In recent weeks, our children suddenly have a lot more time to fill and a lot less outside adventure. Parents who are home more might have to focus on work in a home space usually reserved for family. Perhaps your family is dealing with the added complexity of parents who are out every day as key workers during this pandemic.
Whatever your current dynamic, this isn’t a holiday or home time like your children know it. There are not day trips to the beach, play dates at friends houses and that first spring BBQ is for garden owners only. Even if your children do love lots of screen time, we’re into week six of lockdown and it’s probably not quite as fulfilling as it was in week one. So, how do you keep the momentum going when children are just getting bored?
When my daughters tell me they are bored, I become enthusiastic. I tell them, excellent! Then we are about to learn a little more about you.
I’ll be honest, the first time I heard those words come out of my mouth my mental self rolled my eyes. My children didn’t. They got excited. They asked me what I meant and how I knew that?
Boredom sits under two main experiences; when you are repeating monotonous tasks or when you have the luxury of time.
Fortunately for our children, their type of boredom tends to fall into the latter. In this lockdown world, they have more time than they have interesting things to do.
Of course, that’s not what I told my then three-year-old. I told her that when she found the thing she wanted to do next, she would no longer be bored and she would understand a little more about how she likes to spend her time.
She started searching for it, like a treasure hunt, and I dare say, she was no longer bored. This had an added benefit too, as she does now actively thinks about whether she’s enjoying a task. She knows what she enjoys and recognises when she’s just tolerating something, which makes it easier for her to pick activities or projects she really does want to spend time and energy on.
When there’s a lot of scheduled activities involved in a day, it can take a change of pace to recognise when children are choosing to focus on a personal interest, rather than doing an activity because of an obligation or lack of an alternative. Passionate, interest-led learning takes energy. If children are very busy, they might be using their time between tasks to relax, but not to discover new interests.
I’m not suggesting you pause all activities. Sometimes they keep everyone in the house going. Instead, take some time to remember a term break or leave a little unscheduled time in the upcoming weekend and see where that opportunity leads your children.
We had some time away from work and our daily routines, at home together this Easter and enjoyed a lot of family time. Here’s a list of a few of the things our eldest daughter sought out independently during this break too;
- A 60 piece world map jigsaw
- A double-page of a maths workbook
- Colouring in
- Reading to her younger sister
- Roller-skating in the garden
- Building a “tinker-box” invention
- Hunting for gems in plaster (for five hours!)
All but the last of these occurred in a pocket of time when we had not arranged any activity. There are two things you should know about this list. Firstly, all of these slotted in around other activities and family time. And crucially, our daughter is not naturally a very independent soul.

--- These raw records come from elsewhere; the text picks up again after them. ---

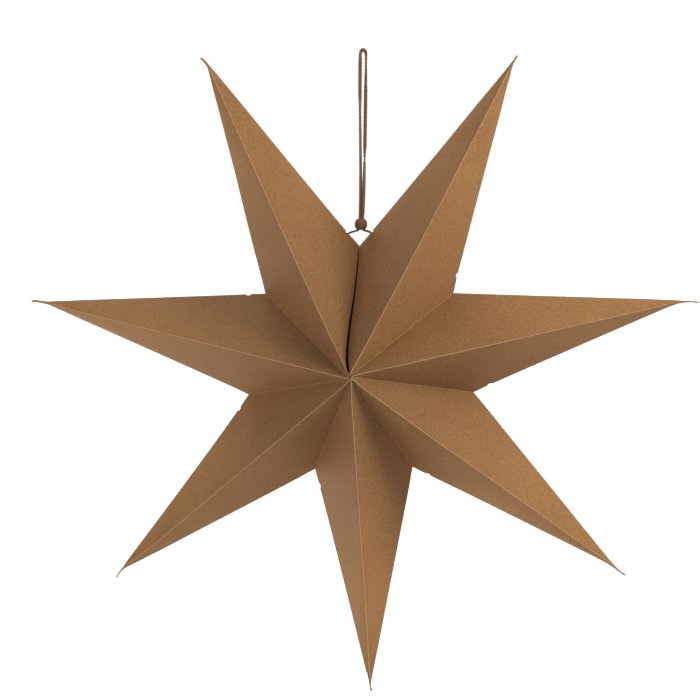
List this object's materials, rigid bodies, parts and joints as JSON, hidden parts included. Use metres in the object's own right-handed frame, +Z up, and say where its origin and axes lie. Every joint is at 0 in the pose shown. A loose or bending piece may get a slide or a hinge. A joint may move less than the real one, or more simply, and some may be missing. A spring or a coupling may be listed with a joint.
{
  "type": "hanging paper star",
  "caption": "Hanging folded star of hollow kraft card points glued in a fan, on a corded loop with a wooden bead.",
  "frame": {"origin": "inside of the cord loop's top bend, where a hook carries the star", "axes": "+X to the right seen from the front, -Y towards the viewer, +Z up; the star hangs in the XZ plane"},
  "size_m": [0.609, 0.188, 0.5938],
  "materials": {
    "kraft_card": "uncoated brown kraft card, matt, with fine fibres",
    "brown_wood": "turned bead, matt dark brown stain",
    "brown_cord": "flat braided cord, brown with paler flecks"
  },
  "bodies": {
    "root": {"paper_point_top_left": "kraft_card", "paper_point_left": "kraft_card", "paper_point_lower_left": "kraft_card", "paper_point_bottom": "kraft_card", "paper_point_lower_right": "kraft_card", "paper_point_right": "kraft_card", "paper_point_top_right": "kraft_card", "cord_bead": "brown_wood", "hanging_cord": "brown_cord"}
  },
  "joints": []
}
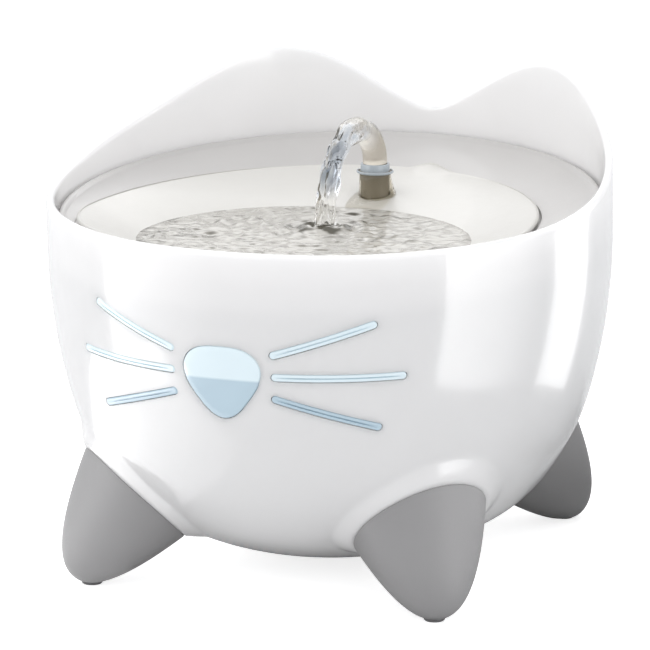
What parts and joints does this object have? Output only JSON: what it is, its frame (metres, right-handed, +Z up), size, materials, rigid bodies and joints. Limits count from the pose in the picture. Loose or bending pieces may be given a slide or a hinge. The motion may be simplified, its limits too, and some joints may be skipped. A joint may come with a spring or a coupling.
{
  "type": "pet water fountain",
  "caption": "Bowl-shaped pet water fountain on short feet, with eared rim, wall windows, tray, dish, spout, pump and filter.",
  "frame": {"origin": "centre of the outline on the ground under the feet", "axes": "+Z up, -Y toward the windowed face, +Y toward the ears, +X to the right seen from the face"},
  "size_m": [0.2478, 0.2776, 0.2109],
  "materials": {
    "shell_plastic": "glossy off-white",
    "window_plastic": "glossy pale blue, clear",
    "foot_plastic": "satin grey",
    "pad_rubber": "matte dark grey",
    "tray_plastic": "satin light grey",
    "dish_plastic": "glossy warm white",
    "spout_plastic": "satin silver grey",
    "hose_rubber": "soft translucent grey",
    "pump_plastic": "satin dark grey",
    "white_plastic": "satin white",
    "steel": "bright steel",
    "cup_rubber": "matte black",
    "basket_plastic": "satin pale grey",
    "foam": "open-pored dark foam",
    "lead_rubber": "matte black",
    "water": "clear water"
  },
  "bodies": {
    "bowl": {"bowl_shell": "shell_plastic", "nose_window": "window_plastic", "whisker_window_right_upper": "window_plastic", "whisker_window_right_middle": "window_plastic", "whisker_window_right_lower": "window_plastic", "whisker_window_left_upper": "window_plastic", "whisker_window_left_middle": "window_plastic", "whisker_window_left_lower": "window_plastic", "foot_front_right": "foot_plastic", "foot_front_left": "foot_plastic", "foot_rear_right": "foot_plastic", "foot_rear_left": "foot_plastic", "foot_pad_front_right": "pad_rubber", "foot_pad_front_left": "pad_rubber", "foot_pad_rear_right": "pad_rubber", "foot_pad_rear_left": "pad_rubber", "foot_screw_front_right": "steel", "foot_screw_front_left": "steel", "foot_screw_rear_right": "steel", "foot_screw_rear_left": "steel", "riser_tube": "hose_rubber", "pump_body": "pump_plastic", "pump_cover": "pump_plastic", "impeller_shaft": "steel", "pump_cup_1": "cup_rubber", "pump_cup_2": "cup_rubber", "pump_cup_3": "cup_rubber", "pump_cup_4": "cup_rubber", "power_socket": "pump_plastic", "socket_nut": "white_plastic", "pump_lead": "lead_rubber", "lead_clip": "pump_plastic"},
    "tray": {"tray_ring": "tray_plastic"},
    "dish": {"drinking_dish": "dish_plastic", "water_pool": "water"},
    "spout": {"spout_nozzle": "spout_plastic", "water_stream": "water"},
    "filter": {"filter_holder": "basket_plastic", "filter_pad": "foam"},
    "rotor": {"impeller": "white_plastic"},
    "slider": {"flow_slider": "white_plastic"}
  },
  "joints": [
    {"name": "tray_lift", "type": "slide", "parent": "bowl", "child": "tray", "axis": [0, 0, 1], "range_m": [0, 0.06]},
    {"name": "dish_lift", "type": "slide", "parent": "tray", "child": "dish", "axis": [0, 0, 1], "range_m": [0, 0.06]},
    {"name": "spout_pull", "type": "slide", "parent": "dish", "child": "spout", "axis": [0, 0, 1], "range_m": [0, 0.045]},
    {"name": "filter_pull", "type": "slide", "parent": "dish", "child": "filter", "axis": [0, 0, -1], "range_m": [0, 0.02]},
    {"name": "impeller_spin", "type": "hinge", "parent": "bowl", "child": "rotor", "pos_m": [0, 0.035, 0.05], "axis": [0, 1, 0], "continuous": true},
    {"name": "flow_slide", "type": "slide", "parent": "bowl", "child": "slider", "axis": [1, 0, 0], "range_m": [0, 0.003]}
  ]
}
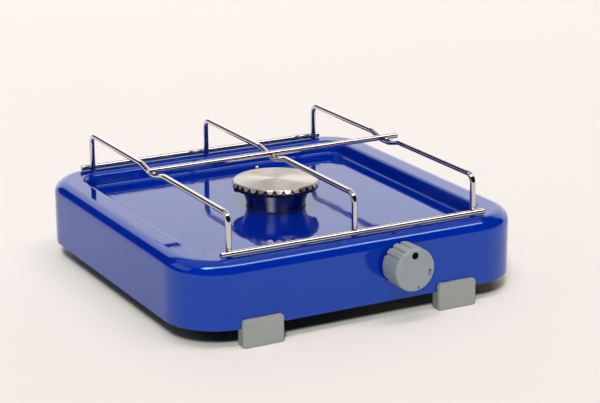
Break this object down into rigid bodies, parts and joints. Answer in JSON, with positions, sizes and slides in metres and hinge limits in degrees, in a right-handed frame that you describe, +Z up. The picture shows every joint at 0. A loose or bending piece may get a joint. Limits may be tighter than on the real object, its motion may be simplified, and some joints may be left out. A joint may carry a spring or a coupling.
{
  "type": "single burner gas stove",
  "caption": "Table-top gas stove with one round burner in a sunk enamelled tray, a lift-off wire pan support, a push-and-turn knob and a rear gas inlet.",
  "frame": {"origin": "on the ground, under the middle of the overall box", "axes": "+Z up, -Y towards the knob, +X to the right of a person at the knob"},
  "size_m": [0.287, 0.332, 0.0978],
  "materials": {
    "enamel_blue": "high-gloss vitreous enamel",
    "enamel_dark": "glossy dark enamel",
    "cap_steel": "satin pressed steel",
    "fibre": "matt sealing fibre",
    "chrome_wire": "bright plated wire",
    "foot_plastic": "matt grey plastic",
    "knob_plastic": "fine-grained grey plastic",
    "brass": "machined brass",
    "plated_steel": "zinc-plated steel",
    "spring_steel": "drawn spring wire",
    "pipe_aluminium": "drawn aluminium tube",
    "copper": "drawn copper",
    "valve_rubber": "moulded seal on a steel stem"
  },
  "bodies": {
    "chassis": {"hob_pan": "enamel_blue", "burner_bowl": "enamel_dark", "flame_lip": "enamel_dark", "burner_cap": "cap_steel", "burner_gasket": "fibre", "foot_front_left": "foot_plastic", "foot_front_right": "foot_plastic", "foot_rear_left": "foot_plastic", "foot_rear_right": "foot_plastic", "tap_body": "brass", "tap_bonnet": "brass", "injector_holder": "brass", "injector_jet": "brass", "inlet_connector": "brass", "outlet_union_nut": "brass", "injector_union_nut": "brass", "tap_inlet_union_nut": "brass", "connector_union_nut": "brass", "lead_nut": "brass", "probe_nut": "brass", "mixing_tube": "plated_steel", "burner_lock_nut": "plated_steel", "tap_panel_nut": "plated_steel", "tap_panel_washer": "plated_steel", "tap_screws": "plated_steel", "magnet_unit": "plated_steel", "magnet_nut": "plated_steel", "bulkhead_nut": "plated_steel", "bulkhead_washer": "plated_steel", "thermocouple_probe": "plated_steel", "return_spring": "spring_steel", "valve_spring": "spring_steel", "gas_pipe": "pipe_aluminium", "inlet_pipe": "pipe_aluminium", "thermocouple_lead": "copper"},
    "pan_support": {"support_wire_front": "chrome_wire", "support_wire_rear": "chrome_wire", "support_bail_left": "chrome_wire", "support_bail_middle": "chrome_wire", "support_bail_right": "chrome_wire", "support_wire_cross": "chrome_wire"},
    "push_stage": {"plug_push_pin": "plated_steel"},
    "knob_and_spindle": {"knob": "knob_plastic", "knob_spring_clip": "spring_steel", "spindle": "brass"},
    "taper_plug": {"tap_plug": "brass"},
    "valve": {"valve_disc": "valve_rubber"}
  },
  "joints": [
    {"name": "support_lift", "type": "slide", "parent": "chassis", "child": "pan_support", "axis": [0, 0, 1], "range_m": [0, 0.06]},
    {"name": "knob_push", "type": "slide", "parent": "chassis", "child": "push_stage", "axis": [0, 1, 0], "range_m": [0, 0.0025], "stiffness_N_per_m": 900, "springref_m": -0.004, "deforming": ["return_spring", "valve_spring"]},
    {"name": "knob_turn", "type": "hinge", "parent": "push_stage", "child": "knob_and_spindle", "pos_m": [0.0281, -0.15, 0.0439], "axis": [0, -1, 0], "range_deg": [0, 170]},
    {"name": "plug_turn", "type": "hinge", "parent": "chassis", "child": "taper_plug", "pos_m": [0.0281, -0.11, 0.0439], "axis": [0, -1, 0], "range_deg": [0, 170]},
    {"name": "valve_slide", "type": "slide", "parent": "chassis", "child": "valve", "axis": [0, 1, 0], "range_m": [0, 0.0025]}
  ],
  "couplings": [
    {"joint": "plug_turn", "follows": "knob_turn", "ratio": 1},
    {"joint": "valve_slide", "follows": "knob_push", "ratio": 1}
  ]
}
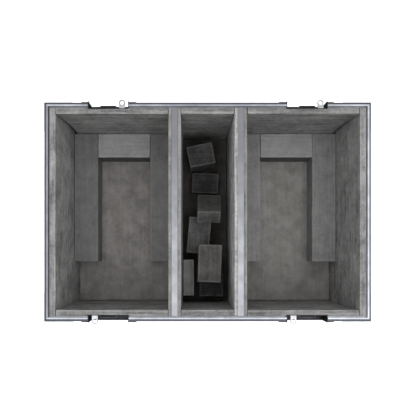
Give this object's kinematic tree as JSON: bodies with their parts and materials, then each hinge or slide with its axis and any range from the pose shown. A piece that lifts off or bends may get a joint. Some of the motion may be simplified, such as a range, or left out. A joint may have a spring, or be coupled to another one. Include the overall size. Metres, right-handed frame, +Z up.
{
  "type": "road case base",
  "caption": "Open base of a flight case: black panels in aluminium edging, foam lined, split by two dividers into three compartments with foam blocks.",
  "frame": {"origin": "under the middle of the case, on the ground", "axes": "+X along the case to the right compartment, +Y to the back, +Z up out of the open top"},
  "size_m": [0.716, 0.4838, 0.269],
  "materials": {
    "laminated_plywood": "black phenolic laminate over plywood, fine texture",
    "divider_board": "raw plywood edge, mostly hidden by the cap and the foam",
    "edging_aluminium": "mill finish extrusion, satin",
    "zinc_plated_steel": "bright zinc plate",
    "hardware_steel": "zinc plate seen edge on, dark",
    "fastener_steel": "zinc plate",
    "handle_rod_steel": "zinc plate, drawn rod",
    "spring_steel": "drawn wire",
    "grip_rubber": "moulded, matt",
    "foot_rubber": "moulded, matt",
    "lining_foam": "closed-cell foam, sawn face with streaks, matt",
    "floor_foam": "closed-cell foam, skin face, matt",
    "block_foam": "closed-cell foam, sawn, matt",
    "loose_foam": "closed-cell foam offcuts, matt"
  },
  "bodies": {
    "case": {"bottom_panel": "laminated_plywood", "front_panel": "laminated_plywood", "back_panel": "laminated_plywood", "left_panel": "laminated_plywood", "right_panel": "laminated_plywood", "rim_front": "edging_aluminium", "rim_back": "edging_aluminium", "rim_left": "edging_aluminium", "rim_right": "edging_aluminium", "corner_posts": "edging_aluminium", "bottom_edging": "edging_aluminium", "corner_braces": "zinc_plated_steel", "ball_corners": "zinc_plated_steel", "latch_dish_front_left": "zinc_plated_steel", "latch_dish_front_right": "zinc_plated_steel", "latch_dish_back_left": "zinc_plated_steel", "latch_dish_back_right": "zinc_plated_steel", "keeper_front_left": "hardware_steel", "keeper_front_right": "hardware_steel", "keeper_back_left": "hardware_steel", "keeper_back_right": "hardware_steel", "padlock_eyes": "hardware_steel", "latch_rivets": "fastener_steel", "edge_rivets": "fastener_steel", "handle_rivets": "fastener_steel", "handle_dish_left": "zinc_plated_steel", "handle_dish_right": "zinc_plated_steel", "handle_sleeves": "zinc_plated_steel", "handle_springs": "spring_steel", "rubber_feet": "foot_rubber", "foot_screws": "fastener_steel", "lining_left": "lining_foam", "lining_right": "lining_foam", "lining_front": "lining_foam", "lining_back": "lining_foam", "floor_foam_pads": "floor_foam", "divider_board_left": "divider_board", "divider_board_right": "divider_board", "divider_cap_left": "edging_aluminium", "divider_cap_right": "edging_aluminium", "divider_foam_left": "lining_foam", "divider_foam_right": "lining_foam", "side_block_left": "block_foam", "back_block_left": "block_foam", "inner_block_left": "block_foam", "side_block_right": "block_foam", "back_block_right": "block_foam", "inner_block_right": "block_foam"},
    "handle_left": {"handle_bail_left": "handle_rod_steel", "handle_grip_left": "grip_rubber"},
    "handle_right": {"handle_bail_right": "handle_rod_steel", "handle_grip_right": "grip_rubber"},
    "heap_base": {"loose_block_low": "loose_foam", "loose_block_front": "loose_foam"},
    "heap_top": {"loose_block_top": "loose_foam"},
    "heap_tilted": {"loose_block_tilted": "loose_foam"},
    "heap_upright": {"loose_block_upright": "loose_foam"},
    "heap_flat": {"loose_block_flat": "loose_foam"},
    "heap_slim": {"loose_block_slim": "loose_foam"}
  },
  "joints": [
    {"name": "left_handle_swing", "type": "hinge", "parent": "case", "child": "handle_left", "pos_m": [-0.3428, 0, 0.173], "axis": [0, 1, 0], "range_deg": [0, 90], "stiffness_Nm_per_rad": 0.4},
    {"name": "right_handle_swing", "type": "hinge", "parent": "case", "child": "handle_right", "pos_m": [0.3428, 0, 0.173], "axis": [0, -1, 0], "range_deg": [0, 90], "stiffness_Nm_per_rad": 0.4},
    {"name": "base_blocks_lift", "type": "slide", "parent": "case", "child": "heap_base", "axis": [0, 0, 1], "range_m": [0, 0.26]},
    {"name": "top_block_lift", "type": "slide", "parent": "heap_base", "child": "heap_top", "axis": [0, 0, 1], "range_m": [0, 0.26]},
    {"name": "tilted_block_lift", "type": "slide", "parent": "heap_base", "child": "heap_tilted", "axis": [0, 0, 1], "range_m": [0, 0.26]},
    {"name": "upright_block_lift", "type": "slide", "parent": "case", "child": "heap_upright", "axis": [0, 0, 1], "range_m": [0, 0.26]},
    {"name": "flat_block_lift", "type": "slide", "parent": "case", "child": "heap_flat", "axis": [0, 0, 1], "range_m": [0, 0.26]},
    {"name": "slim_block_lift", "type": "slide", "parent": "case", "child": "heap_slim", "axis": [0, 0, 1], "range_m": [0, 0.26]}
  ]
}
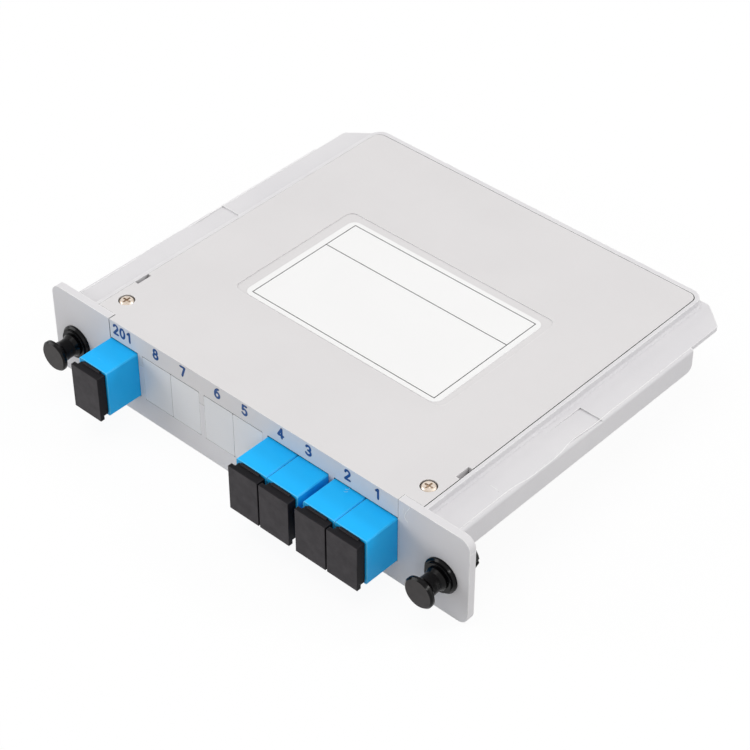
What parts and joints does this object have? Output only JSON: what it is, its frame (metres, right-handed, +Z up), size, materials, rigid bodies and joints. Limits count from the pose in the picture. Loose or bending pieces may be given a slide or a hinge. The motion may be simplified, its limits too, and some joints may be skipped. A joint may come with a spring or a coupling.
{
  "type": "fibre splitter cassette",
  "caption": "Flat plug-in fibre splitter cassette with side rails, a wide front panel with push latches, blue fibre adapters under black dust caps and blank plugs.",
  "frame": {"origin": "middle of the front panel's bottom face, half way through the panel's thickness", "axes": "+X to the right along the panel, +Y from the panel to the rear of the box, +Z up out of the lid"},
  "size_m": [0.13, 0.1122, 0.0244],
  "materials": {
    "housing": "fine spark-eroded texture",
    "lid": "fine spark-eroded texture",
    "label": "matt coated paper",
    "screw": "nickel plated",
    "module_case": "brushed",
    "module_boot": "matt",
    "latch": "gloss",
    "latch_knob": "gloss",
    "blank": "satin",
    "adapter": "satin gloss",
    "insert": "satin",
    "sleeve": "polished",
    "cap": "satin",
    "shell": "satin gloss",
    "frame": "satin",
    "ferrule": "polished",
    "boot": "matt",
    "fibre": "smooth"
  },
  "bodies": {
    "cassette": {"base_housing": "housing", "lid": "lid", "lid_label": "label", "lid_screws": "screw", "splitter_module": "module_case", "splitter_boot_in": "module_boot", "splitter_boot_out": "module_boot", "latch_grommet_left": "latch", "latch_grommet_right": "latch", "blank_plug_5": "blank", "blank_plug_6": "blank", "blank_plug_7": "blank", "blank_plug_8": "blank", "adapter_body_in": "adapter", "adapter_insert_in": "insert", "alignment_sleeve_in": "sleeve", "connector_shell_in": "shell", "connector_frame_in": "frame", "ferrule_in": "ferrule", "connector_boot_in": "boot", "fibre_in": "fibre", "adapter_body_1": "adapter", "adapter_insert_1": "insert", "alignment_sleeve_1": "sleeve", "connector_shell_1": "shell", "connector_frame_1": "frame", "ferrule_1": "ferrule", "connector_boot_1": "boot", "fibre_1": "fibre", "adapter_body_2": "adapter", "adapter_insert_2": "insert", "alignment_sleeve_2": "sleeve", "connector_shell_2": "shell", "connector_frame_2": "frame", "ferrule_2": "ferrule", "connector_boot_2": "boot", "fibre_2": "fibre", "adapter_body_3": "adapter", "adapter_insert_3": "insert", "alignment_sleeve_3": "sleeve", "connector_shell_3": "shell", "connector_frame_3": "frame", "ferrule_3": "ferrule", "connector_boot_3": "boot", "fibre_3": "fibre", "adapter_body_4": "adapter", "adapter_insert_4": "insert", "alignment_sleeve_4": "sleeve", "connector_shell_4": "shell", "connector_frame_4": "frame", "ferrule_4": "ferrule", "connector_boot_4": "boot", "fibre_4": "fibre"},
    "plunger_left": {"latch_plunger_left": "latch_knob"},
    "plunger_right": {"latch_plunger_right": "latch_knob"},
    "cap_in": {"dust_cap_in": "cap"},
    "cap_1": {"dust_cap_1": "cap"},
    "cap_2": {"dust_cap_2": "cap"},
    "cap_3": {"dust_cap_3": "cap"},
    "cap_4": {"dust_cap_4": "cap"}
  },
  "joints": [
    {"name": "latch_pull_left", "type": "slide", "parent": "cassette", "child": "plunger_left", "axis": [0, -1, 0], "range_m": [0, 0.005]},
    {"name": "latch_pull_right", "type": "slide", "parent": "cassette", "child": "plunger_right", "axis": [0, -1, 0], "range_m": [0, 0.005]},
    {"name": "cap_pull_in", "type": "slide", "parent": "cassette", "child": "cap_in", "axis": [0, -1, 0], "range_m": [0, 0.022]},
    {"name": "cap_pull_1", "type": "slide", "parent": "cassette", "child": "cap_1", "axis": [0, -1, 0], "range_m": [0, 0.022]},
    {"name": "cap_pull_2", "type": "slide", "parent": "cassette", "child": "cap_2", "axis": [0, -1, 0], "range_m": [0, 0.022]},
    {"name": "cap_pull_3", "type": "slide", "parent": "cassette", "child": "cap_3", "axis": [0, -1, 0], "range_m": [0, 0.022]},
    {"name": "cap_pull_4", "type": "slide", "parent": "cassette", "child": "cap_4", "axis": [0, -1, 0], "range_m": [0, 0.022]}
  ]
}
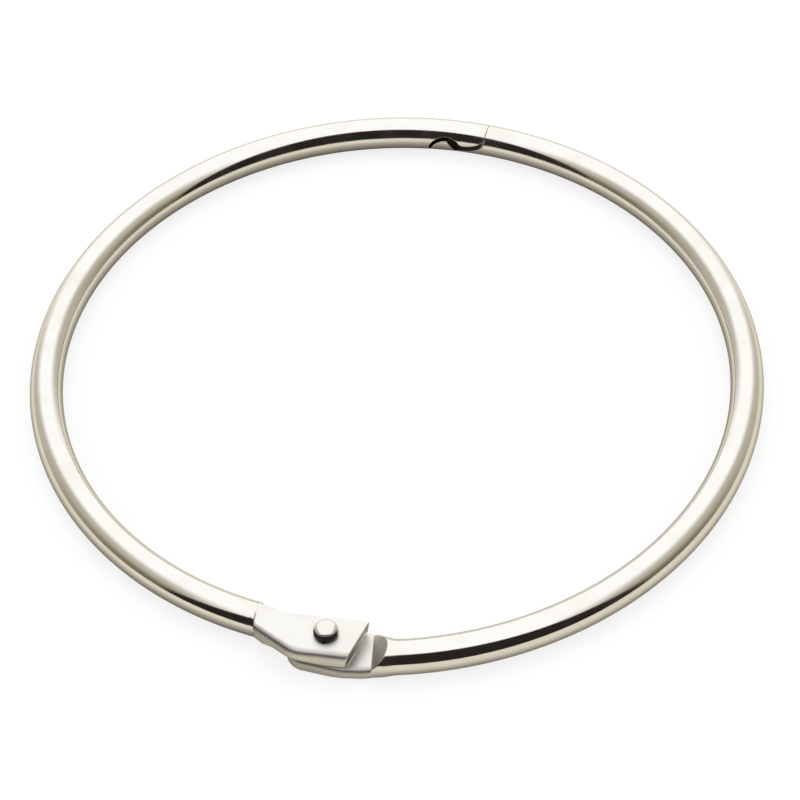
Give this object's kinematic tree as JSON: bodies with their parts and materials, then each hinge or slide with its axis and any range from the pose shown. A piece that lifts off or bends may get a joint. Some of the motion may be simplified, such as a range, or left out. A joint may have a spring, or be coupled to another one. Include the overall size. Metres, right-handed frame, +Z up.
{
  "type": "binder ring",
  "caption": "Hinged wire ring for loose sheets: two half rings of round nickel-plated wire, riveted together at flat tabs and closed by a hooked lap latch.",
  "frame": {"origin": "middle of the ring's footprint, on the surface it lies on", "axes": "+Z up through the ring, -Y towards the riveted hinge, +Y towards the latch, +X towards the tongue half"},
  "size_m": [0.085, 0.0868, 0.0049],
  "materials": {
    "catch_wire": "bright nickel plate on round steel wire, warm tint",
    "tongue_wire": "bright nickel plate on round steel wire, warm tint",
    "rivet": "bright nickel plate on a formed rivet head"
  },
  "bodies": {
    "catch_side": {"catch_half": "catch_wire", "hinge_rivet": "rivet"},
    "tongue_side": {"tongue_half": "tongue_wire"}
  },
  "joints": [
    {"name": "hinge", "type": "hinge", "parent": "catch_side", "child": "tongue_side", "pos_m": [-0.00064, -0.04043, 0.0019], "axis": [0, 0, -1], "range_deg": [0, 140]}
  ]
}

Our daughter will be five this month. As a baby and toddler, she only played when we played, much preferring to spend her time in adult company to playing alone. Her love language is acts of service from others. She enjoys spending time with people and seeks regular reassurance for independent tasks.
Despite all this, we now often see her developing, creating and working on projects independently, when she is given time to explore her own interests.
Even if children do indicate an interest, the response might not be immediate. It is worth playing the waiting game. My daughter chose a book all about customising clothes, from the adult section of the library last time we visited. For two weeks, she didn’t even flick through the pages, despite encouragement.
Then one day recently, I told her how lovely she looked in her outfit and she responded; “maybe if there were some gems here, and here.” One raid of the odds and ends box and a glue gun session later, she felt like an Empress.
There’s a lot of resources available at the moment, and our homes are holding so much daily life. You don’t need to fill all of the time at home with elaborate things to do. It’s nice every once in a while, like chocolate ice cream or whipped cream. But there’s treasure hiding in the quiet days filled with boredom too.
It’s okay to not have a plan for the afternoon. It’s okay to have nothing scheduled to do. Unscheduled time encourages our children to seek their passions. Boredom teaches our children more about how they want to spend their time, before their life is filled with all the adult things they have to do.